A trigger is just that...a trigger. It means that we have associated fear and anxiety with something. When the summer schedule changes, our flight or fight mechanism believes that we are at risk because of the thoughts associated with the summer. The fact is that we will all survive the summer and have fun while we are doing it. Here are 3 tips to avoid those summer divorce schedule blues.
1. Clear Agreements
There is nothing worse than a fuzzy schedule for the kids. This is a sure way to get your wires crossed with your ex and have your plans ruined. Be sure all agreements are in writing as well as having a confirmation meeting to review the details: pick up times, drop off times, any written permissions you may need from the other parent and a general idea of where everyone is going.
2. Talk to Yourself
As soon as you start to feel anxious, talk to yourself. Say something like this, "You are fine. Nothing is scary and everyone means well. I wish myself, the kids, their Mom and everyone well. We are all good." Breathe. If you like to exercise, do it. If you like to write, journal your thoughts. These techniques trick the brain into calming down.
2. Fight the Urge to be the Only Vacation Organizer
For those of us that like to control everything, fight the urge to be the only vacation organizer. By taking on this role, be cognizant that you will add to your frustration. You will be looking for everyone's approval. If a plan goes wrong, your upset will be heightened.

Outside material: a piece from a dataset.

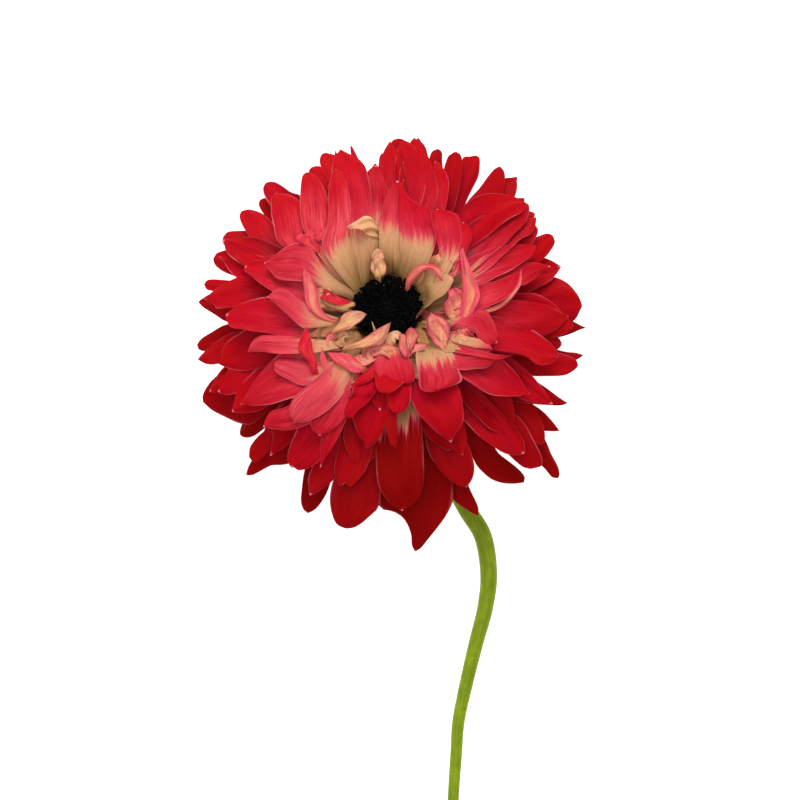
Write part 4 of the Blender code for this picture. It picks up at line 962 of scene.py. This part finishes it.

You will be looking for acknowledgement which is a road that will lead to disappointment and resentment. Divide the vacation planning duties among the adults that are going along.
3. Try to Get Adult Time
Know thyself. If you know that you are a person that needs quiet time, schedule it as a vacation activity. Let someone else take the kids and take your nap or walk. This activity is just as valuable as the visit to Seaworld or the beach time. If possible, get a babysitter for a night or two.
4. Communicate with the Other Parent
Be sure the kids are keeping in contact with the other parent. Let them know that they are safe. Do not let Facebook do this communication for them. Using social media can be a passive aggressive communication tool when you are divorced. Be up front and clear. Let the other parent know the time when you are on your way home. Treat them the way you would want to be treated.
Your attitude can make the summer schedule miserable or fun. Go into it organized with activities and with the approach that it will be an adventure. Give everyone a break with the knowledge that the initial transition days will pass. You will survive with flying colors.